Since the first issue of Glebe's illustrious entertainment rag I mean mag hit the stands less than two weeks ago, I have been inundated with queries as to the origin of Ash, my mysterious 'nom-de-plum'. And by inundated of course I mean one person asked me, and I desperately needed something to fill up half a page in this issue. Well, dear reader, that is certainly a valid question, for there is a deeper meaning aside from the obvious, which is that it's a pretty cool name. I'm going to assume that you, like most normal people, own at least one copy of Sam Raimi's 1987 classic Evil Dead II: Dead By Dawn, and watch it regularly on special occasions such as Halloween, Christmas, and Thursdays, and are therefore well aware of the unbelievably cool main character, one Ashley J. Williams (played by the great Bruce Campbell), known to his friends as Ash. "Aha!" you say, no doubt with a smug expression on your otherwise blank and vapid face, "So that's where he got it from! He thinks he's as cool as Ash!" Well, it is and I do, but that's not the whole story.
 
For example, one need look no farther than the illuminating world of literature to find another piece of the Ash puzzle. The fact that I am a big fan of the graphic novella, or 'comic book' as the kids are calling them these days, should come as no surprise to anyone who knows me well. For I am a connoisseur of all forms of art, and what better middle ground is there between the great literary works of Shakespeare and the stunning visual imagery of Picasso or Degas than the latest issue of Warrior Nun Areala.

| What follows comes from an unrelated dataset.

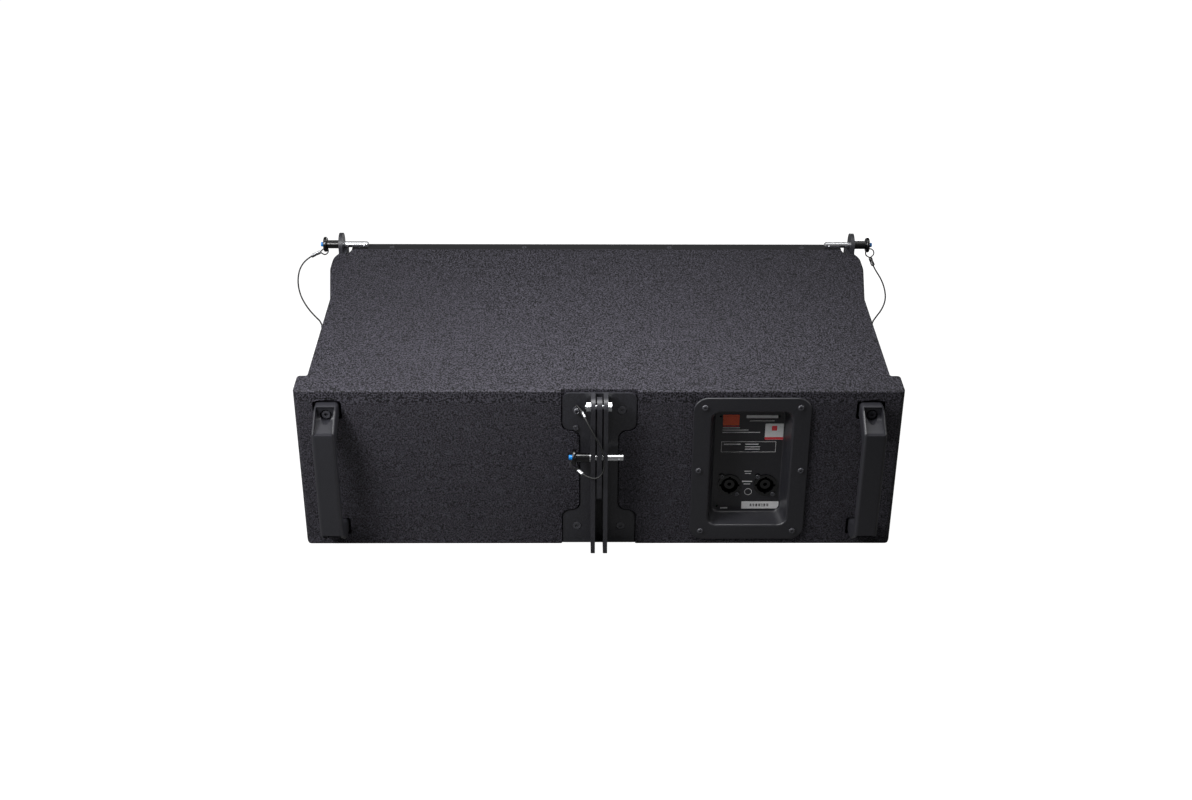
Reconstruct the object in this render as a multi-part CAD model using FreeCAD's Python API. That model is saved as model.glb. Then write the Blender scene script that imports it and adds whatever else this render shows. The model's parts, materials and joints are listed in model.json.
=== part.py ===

Also, comic books tend to involve very few actual words, a big plus if the word polysyllabic hurts your head. Now, those of you familiar with the wild world of funny books may remember a series a few years back called Ash, which featured the wacky misadventures of smarmy, ass-kicking firefighter Ash, who incidentally had a haircut very similar to the real Ash's at the very end of Evil Dead II. Granted, this animated Ash never got anywhere near as cool as the real Ash, but he got points for trying.
 
But perhaps comic books aren't quite your thing. Perhaps you're far too hoity-toity to read books that run about 22 pages every month and have less words than an exit sign on the Queensway. And perhaps you utterly disdain horror movies and refuse to watch Evil Dead, because your film-going tastes run more towards the science-fiction end of the spectrum. Well, you're in luck, because as you'll no doubt remember, there happened to be a little sci-fi movie a few years ago that also had a character named Ash in it. Perhaps you've seen it. It's the heart-warming story of a small, brown little alien who gets accidentally left behind on Earth by his spaceship and ends up staying with a human family, teaching the three children about life, love, and what happens when a carnivorous creature bursts out of John Hurt's chest and starts eating people's heads. Yes, that little film was Alien: The Extra-Terrestrial, and it starred Ian Holm as Ash, the crew science officer who actually turns out to be a murderous android who must teach Sigourney Weaver about life, love, and the importance of staying away from movies starring Sarah Polley.
 
But what's that you say? You suffer from some strange taste deficiency and don't like Alien? Try eating more fibre. Also, try watching 1940's movie serial The Crimson Ghost. Starring Charles Quigley as Duncan, a brilliant criminologist who moonlights as a physicist and is completely incapable of going through 5 minutes of screen time without punching somebody, The Crimson Ghost tells the story of a mad criminal genius who for some baffling reason wants to destroy the world, and he must do this by obtaining the 'atomic cyclotrode', a device with the ability to halt all electrical activity, which somehow blows cars up. Aside from providing the symbol for rock 'n' roll greats The Misfits, The Crimson Ghost also contains tough-talkin', hard-hittin' crook-for-hire Ash, the Ghost's right hand man.
 
So the answer you sought was not quite so simple as it seemed, was it, dear reader? Ash is not quite the two-dimensional character you assumed him to be, a name pulled from thin air just because it sounded cool. No, Ash is in fact a creation spawned from a childhood spent hunched in front of a television, soaking up cathode rays like a sponge. Wasted youth, you say? Shut up. Nobody asked you. I prefer to think of it as a willing full-body-and-soul immersion into the fetid pool of raw sewage we call pop-culture. And I can't swim.